7 Reasons Why Announcements Don’t Usually Lead to Church Member Involvement

I’ve heard it done often. In fact, I’ve done it too often. “It” in this case refers to trying to recruit church volunteers primarily by making announcements from the pulpit, via email, or within the church newsletter. Here’s why that approach doesn’t work:

  1. Folks aren’t listening to our announcements or reading our emails and newsletters. At a minimum, they’re not paying attention enough to hear with clarity the need for workers. Too many other distractors, including within a church service, keep them from giving undivided attention to our requests.
  2. Announcements seldom include the “why” with the “what.” We tell people what we need them to do, but we don’t often tell them why the work matters. Particularly for younger church members, the “why” matters even more than the “what.”
  3. Listeners hear a corporate announcement (if they hear it at all) for everybody else—not for themselves. A general announcement to a bunch of people usually leads to a bunch of people hearing it generally. Or, they assume the need doesn’t apply to them in the first place.
  4. Some church members carry baggage that makes it difficult for them to hear a call for workers. In some cases, they’ve served in the past and somehow been wounded. Others served, but with so little training that they felt like a failure. In other situations, the members don’t listen to any announcement coming from a particular church leader they no longer respect.
  5. The wrong people make the announcements. The best person to make an announcement to recruit workers for a ministry is someone who has an undeniable zeal for that ministry – not just the person who’s responsible for making announcements that week. A passionless announcer won’t produce a passionate response.
  6. Announcements put the responsibility on the respondent rather than on the recruiter. That is, someone who’s interested must then take the initiative to connect with someone else, express interest, and seek information. The more effective approach is for church leaders to recruit workers face-to-face, heart-to-heart, eyeball-to-eyeball.
  7. The church is making announcements, but no one’s praying for the Lord to raise up laborers. When that happens, we’re trying in our own power to recruit workers. We often seek God’s help only after we’ve failed in our efforts—and then we wonder why our efforts first went unheeded.

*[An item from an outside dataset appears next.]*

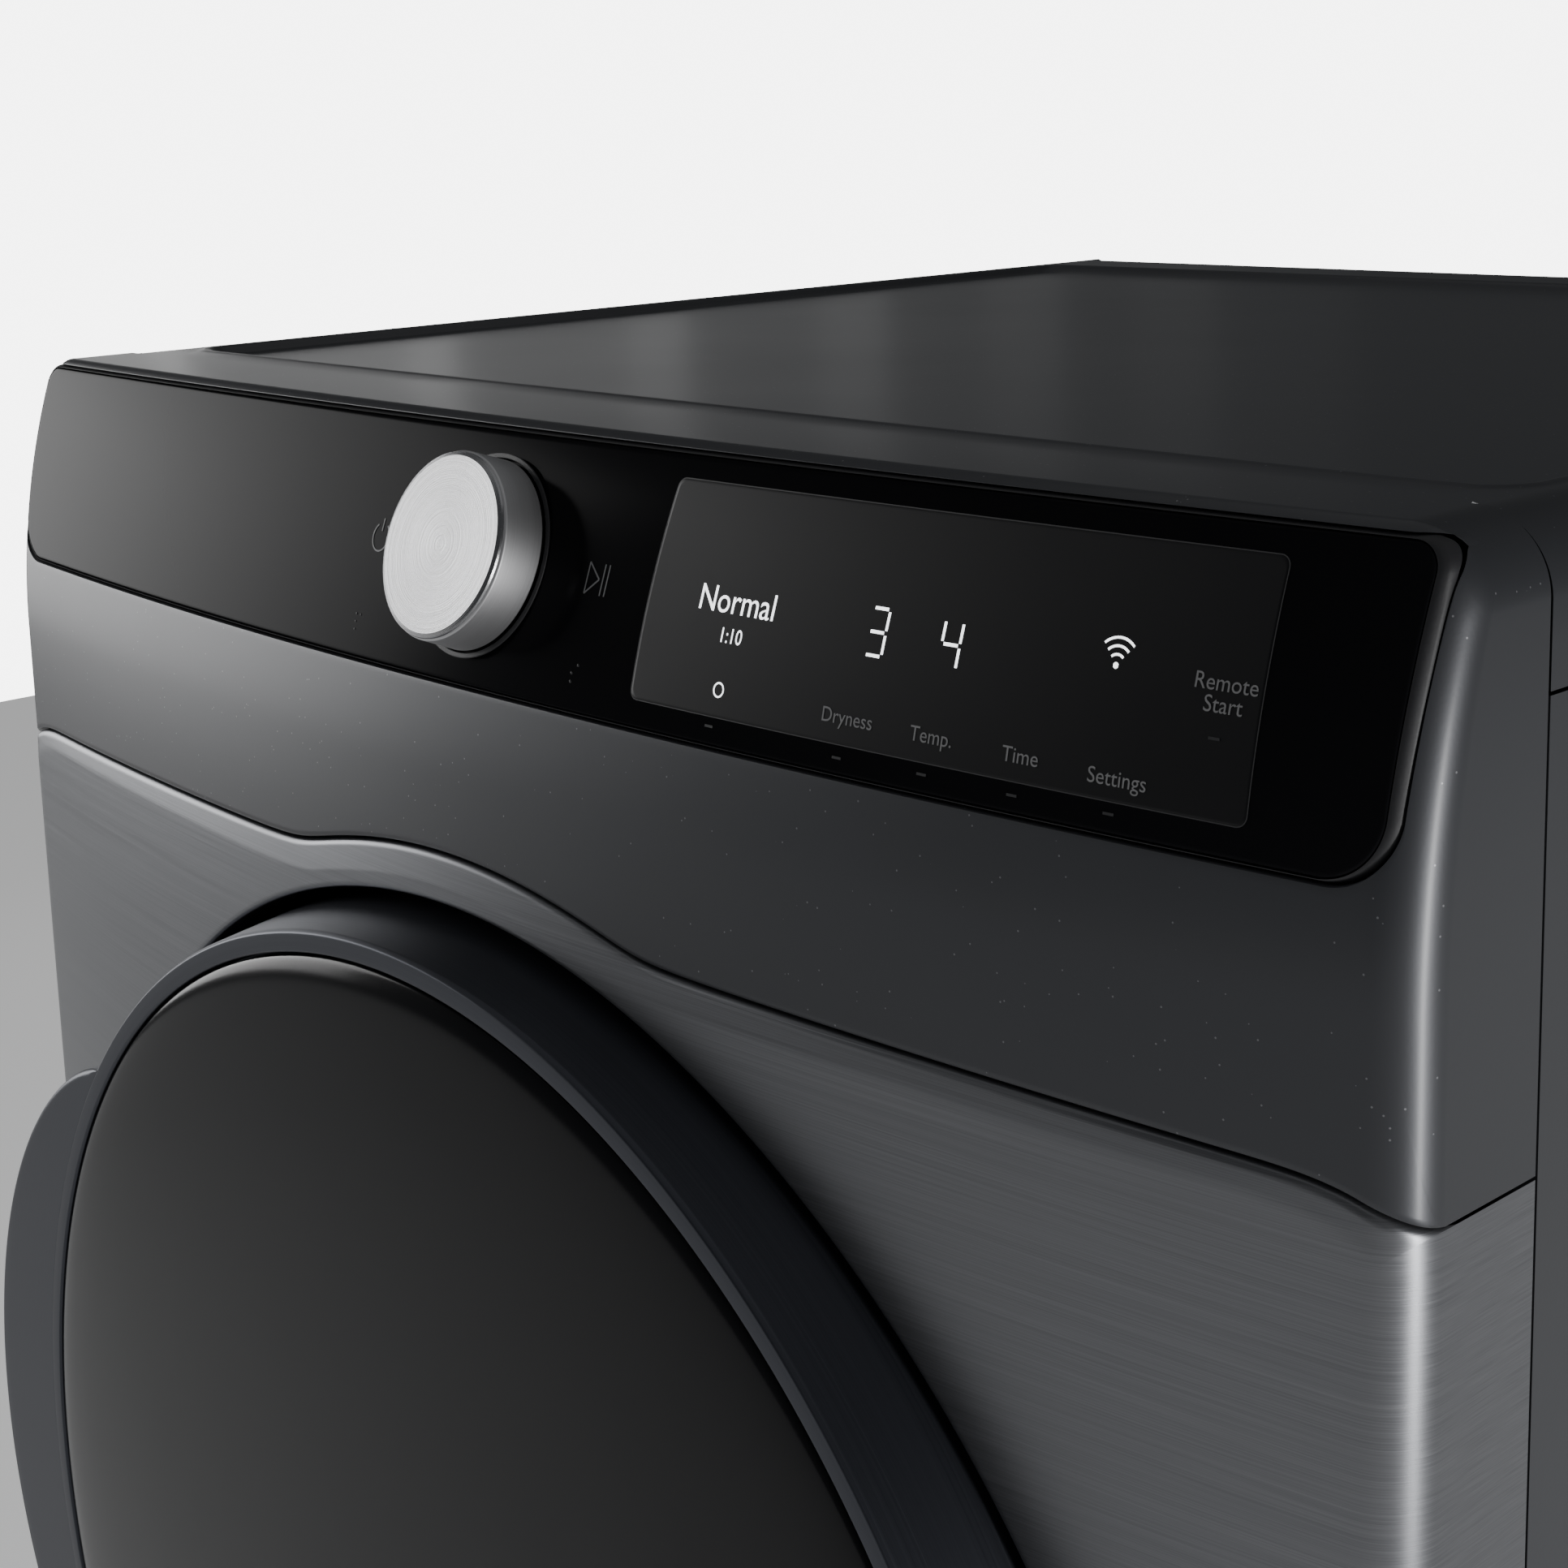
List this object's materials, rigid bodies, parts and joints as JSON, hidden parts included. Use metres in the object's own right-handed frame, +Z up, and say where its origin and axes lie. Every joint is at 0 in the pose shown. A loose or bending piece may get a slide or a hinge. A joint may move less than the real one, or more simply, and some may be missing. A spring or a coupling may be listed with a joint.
{
  "type": "clothes dryer",
  "caption": "Free-standing front-loading clothes dryer with a round hinged door, a turning drum, a curved touch control panel with a dial, and a rear exhaust outlet.",
  "frame": {"origin": "middle of the footprint at floor level", "axes": "+Z up, the front faces -Y, +X to the right when facing the front"},
  "size_m": [0.686, 0.7632, 0.984],
  "materials": {
    "graphite_paint": "satin metallic graphite with fine flecks",
    "brushed_dark_steel": "dark tinted steel, brushed level",
    "black_glass": "gloss black touch panel",
    "black_plastic": "fine matt texture",
    "circuit_board": "lacquered board",
    "galvanised_steel": "zinc coated sheet",
    "stainless_steel": "satin stainless",
    "grey_plastic": "moulded grey",
    "black_rubber": "matt",
    "wool_felt": "pressed felt",
    "motor_metal": "grey lacquer",
    "smoked_glass": "dark tinted",
    "clear_glass": "clear",
    "ring_metal": "dark satin metal",
    "dial_dark_metal": "polished dark side",
    "spun_aluminium": "spun in circles with a bright turned edge"
  },
  "bodies": {
    "cabinet": {"front_frame": "graphite_paint", "lower_front_panel": "brushed_dark_steel", "control_glass": "black_glass", "control_bezel": "black_plastic", "display_module": "black_glass", "control_board": "circuit_board", "dial_encoder": "black_plastic", "top_cover": "graphite_paint", "left_side_panel": "graphite_paint", "right_side_panel": "graphite_paint", "rear_panel": "galvanised_steel", "base_pan": "galvanised_steel", "foot_left_front": "black_rubber", "foot_left_rear": "black_rubber", "foot_right_front": "black_rubber", "foot_right_rear": "black_rubber", "front_bulkhead": "galvanised_steel", "rear_bulkhead": "galvanised_steel", "front_felt_seal": "wool_felt", "rear_felt_seal": "wool_felt", "drum_belt": "black_rubber", "left_roller_shaft": "galvanised_steel", "right_roller_shaft": "galvanised_steel", "motor_body": "motor_metal", "blower_housing": "black_plastic", "exhaust_duct": "galvanised_steel", "heater_housing": "galvanised_steel", "heater_element": "motor_metal", "rear_air_duct": "galvanised_steel", "idler_bracket": "galvanised_steel", "hinge_bracket": "galvanised_steel", "hinge_pin": "galvanised_steel", "door_catch": "black_plastic", "lint_duct": "black_plastic", "moisture_sensor": "stainless_steel", "drum_lamp": "clear_glass", "terminal_cover": "galvanised_steel"},
    "door": {"door_ring": "ring_metal", "door_glass": "smoked_glass", "door_liner": "grey_plastic", "door_bowl": "clear_glass", "door_handle": "ring_metal", "door_seal": "black_rubber", "door_strike": "galvanised_steel", "door_hinge_leaf": "ring_metal"},
    "drum": {"drum": "stainless_steel", "drum_baffle_1": "grey_plastic", "drum_baffle_2": "grey_plastic", "drum_baffle_3": "grey_plastic"},
    "motor_rotor": {"motor_shaft": "galvanised_steel", "motor_pulley": "galvanised_steel", "blower_wheel": "black_plastic"},
    "idler_lever": {"idler_arm": "galvanised_steel"},
    "idler_wheel": {"idler_pulley": "black_plastic"},
    "roller_left": {"left_roller": "grey_plastic"},
    "roller_right": {"right_roller": "grey_plastic"},
    "dial": {"dial_skirt": "dial_dark_metal", "dial_cap": "spun_aluminium", "dial_shaft": "dial_dark_metal"},
    "filter": {"lint_filter": "grey_plastic"}
  },
  "joints": [
    {"name": "door_hinge", "type": "hinge", "parent": "cabinet", "child": "door", "pos_m": [0.2943, -0.35645, 0.5546], "axis": [0, 0, 1], "range_deg": [0, 150]},
    {"name": "drum_spin", "type": "hinge", "parent": "cabinet", "child": "drum", "pos_m": [0.005, 0.03555, 0.5546], "axis": [0, 1, 0], "continuous": true},
    {"name": "motor_spin", "type": "hinge", "parent": "cabinet", "child": "motor_rotor", "pos_m": [-0.048, -0.02045, 0.14], "axis": [0, 1, 0], "continuous": true},
    {"name": "left_roller_spin", "type": "hinge", "parent": "cabinet", "child": "roller_left", "pos_m": [-0.19626, 0.25455, 0.27759], "axis": [0, 1, 0], "continuous": true},
    {"name": "right_roller_spin", "type": "hinge", "parent": "cabinet", "child": "roller_right", "pos_m": [0.20626, 0.25455, 0.27759], "axis": [0, 1, 0], "continuous": true},
    {"name": "idler_swing", "type": "hinge", "parent": "cabinet", "child": "idler_lever", "pos_m": [-0.17256, 0.09555, 0.092], "axis": [0, 1, 0], "range_deg": [-12, 0], "stiffness_Nm_per_rad": 1.5, "springref_deg": 17.19},
    {"name": "idler_spin", "type": "hinge", "parent": "idler_lever", "child": "idler_wheel", "pos_m": [-0.14256, 0.08555, 0.20528], "axis": [0, 1, 0], "continuous": true},
    {"name": "dial_turn", "type": "hinge", "parent": "cabinet", "child": "dial", "pos_m": [0.0045, -0.32853, 0.9435], "axis": [0.0011, -0.9375, 0.3481], "continuous": true},
    {"name": "lint_filter_slide", "type": "slide", "parent": "cabinet", "child": "filter", "axis": [0, 0, 1], "range_m": [0, 0.19]}
  ],
  "couplings": [
    {"joint": "motor_spin", "follows": "drum_spin", "ratio": 26},
    {"joint": "left_roller_spin", "follows": "drum_spin", "ratio": -10.4},
    {"joint": "right_roller_spin", "follows": "drum_spin", "ratio": -10.4},
    {"joint": "idler_spin", "follows": "drum_spin", "ratio": -17.333}
  ]
}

What other reasons come to mind for you? 


  • Mark says:

    There is no solicitation of ideas. If open committee seats and strategy meetings were open, people might be more responsive. Merely saying “something will be done at a certain a certain time and we need some people to come and work and check their brains at the door” results in no one paying attention.

  • Jared says:

    I don’t like announcements in the service, they feel out of place. But if people aren’t listening and aren’t reading our emails, how else do we communicate different events? What are some more effective ways to communicate?

    • Chuck Lawless says:

      Good question. I don’t think these realities mean that we don’t try to use these means at all; it simply means that we don’t limit our efforts to these. My preference is that build our communication around our small groups, where we can make announcements, answer questions, etc., at a more personal level.

  • Good word, Chuck. I agree with Jared and appreciate your response. In addition to your list, I might add announcements that are too long and too many. It is like a commercial break. If something is important enough (God’s glory/purpose and mission of the church) I may refer to it at an appropriate time in my message. This seems to be taken more seriously by members.

  • Larry says:

    Yet it is necessary to communicate information. Some people process information visually and others aurally. Visual learners will not prefer the spoken announcement and aural learners will be more likely to process what they hear. So the decision to eliminate spoken announcements will end effective communication with the aural group. The winner here is No. 5.

  • Ap Smith says:

    I have found many times that those that do respond are really not given any power to shape a response to a need. They are expected to facilitate someone else’s vision and don’t question it. I’ve seen people’s enthusiasm for a mission destroyed this way.